You'd think that Adata has to have noticed all of the negative comments whenever one of their new SSDs is released. Virtually every website that reviews them, it's the same across the board. No one trusts that whats in the review sample will be whats in consumer drives and if they are, they will inevitably change components on the down low. They are by far THE most tone deaf, untrustworthy company ever. It's impossible that their despicable acts haven't cut into their bottom line. I speak with my wallet and like many others, have stopped buying anything they make(the 8200pro used to be my go to). I know I'm not the only one that's done the same from what I'm seeing here and at other forums.

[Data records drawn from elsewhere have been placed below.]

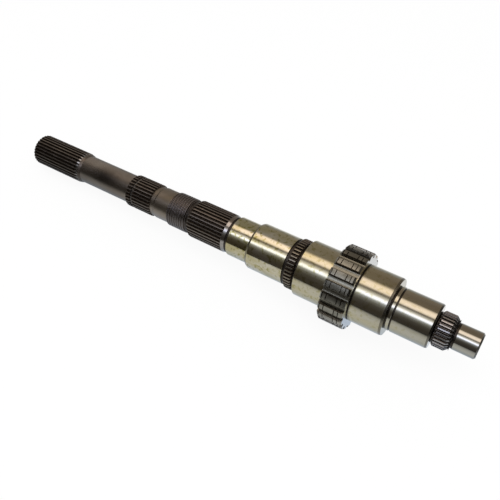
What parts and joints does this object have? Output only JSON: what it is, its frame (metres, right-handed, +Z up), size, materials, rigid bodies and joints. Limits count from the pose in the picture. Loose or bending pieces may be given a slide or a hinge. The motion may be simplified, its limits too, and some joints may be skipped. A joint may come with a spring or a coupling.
{
  "type": "transmission main shaft",
  "caption": "Stepped steel gearbox main shaft with a nose pilot, ground gear journals, a toothed shift hub, bearing seats, a nut thread and fine splines down to the output end.",
  "frame": {"origin": "on the bench, at the middle of the footprint of the shaft as it lies at rest", "axes": "+X towards the nose, the pilot end, +Z up. The shaft's axis lies in the XZ plane, and its nose is 3.12 degrees up, because it rests on two hub teeth and on the tail end of the output spline"},
  "size_m": [0.5318, 0.0776, 0.0787],
  "materials": {
    "steel": "ground journals with a film of oil, dark heat-treated splines and shank"
  },
  "bodies": {
    "root": {"main_shaft": "steel"}
  },
  "joints": []
}
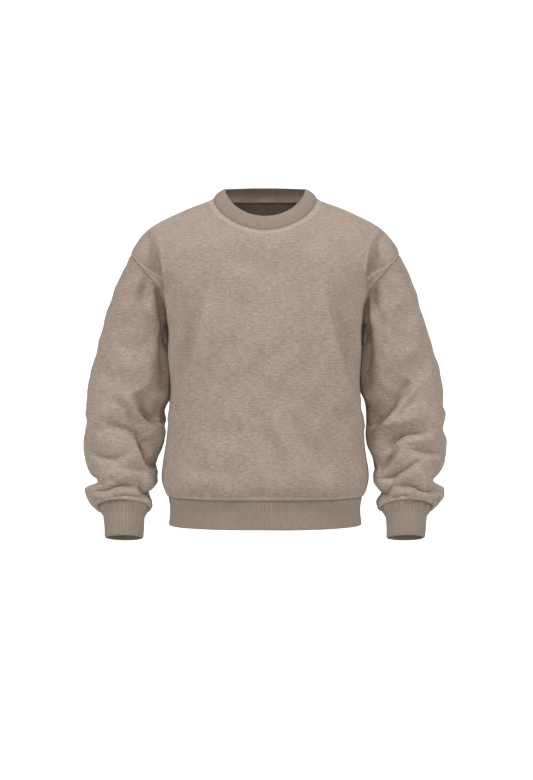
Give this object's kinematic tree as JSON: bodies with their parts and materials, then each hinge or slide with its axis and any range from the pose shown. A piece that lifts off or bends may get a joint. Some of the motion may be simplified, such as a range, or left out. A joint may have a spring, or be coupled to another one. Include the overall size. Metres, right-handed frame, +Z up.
{
  "type": "crewneck sweater",
  "caption": "Loose crewneck sweater in heavy fleece with ribbed collar, cuffs and hem, filled out as if worn and hollow all through.",
  "frame": {"origin": "midway between the two points where the shoulder seams meet the neckline, where the garment hangs on its wearer's shoulders", "axes": "+Z up, the front faces -Y, and the wearer's left is +X"},
  "size_m": [0.7174, 0.273, 0.7108],
  "materials": {
    "fleece": "brushed heather fleece, matte",
    "rib": "one by one rib knit, matte",
    "tape": "plain twill tape, matte"
  },
  "bodies": {
    "root": {"front": "fleece", "back": "fleece", "sleeve_left": "fleece", "sleeve_right": "fleece", "cuff_left": "rib", "cuff_right": "rib", "hem_rib": "rib", "neck_rib": "rib", "neck_tape": "tape"}
  },
  "joints": []
}
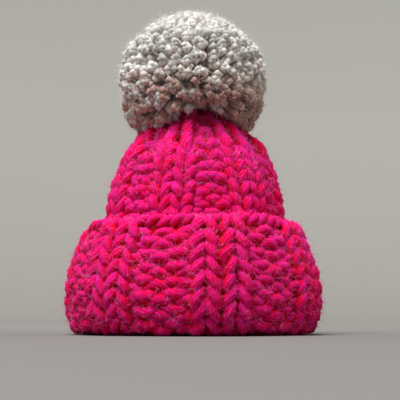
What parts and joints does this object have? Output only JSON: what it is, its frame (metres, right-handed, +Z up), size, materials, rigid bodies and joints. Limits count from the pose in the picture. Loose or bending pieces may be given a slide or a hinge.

So why they haven't taken substantial steps to remedy this lack of trust is beyond me.
 
You'd think that Adata has to have noticed all of the negative comments whenever one of their new SSDs is released. Virtually every website that reviews them, it's the same across the board. No one trusts that whats in the review sample will be whats in consumer drives and if they are, they will inevitably change components on the down low. They are by far THE most tone deaf, untrustworthy company ever. It's impossible that their despicable acts haven't cut into their bottom line. I speak with my wallet and like many others, have stopped buying anything they make(the 8200pro used to be my go to). I know I'm not the only one that's done the same from what I'm seeing here and at other forums. So why they haven't taken substantial steps to remedy this lack of trust is beyond me.

When I buy a CPU I know that it has X cores Y threads Z clock etc. It may overclock or heat slightly more or less depending on silicon lottery but it is what it is. Same for GPU, RAM, etc.

Why do these scumbags think they can use spec sheets as sugestions and hopes and dreams is beyond me.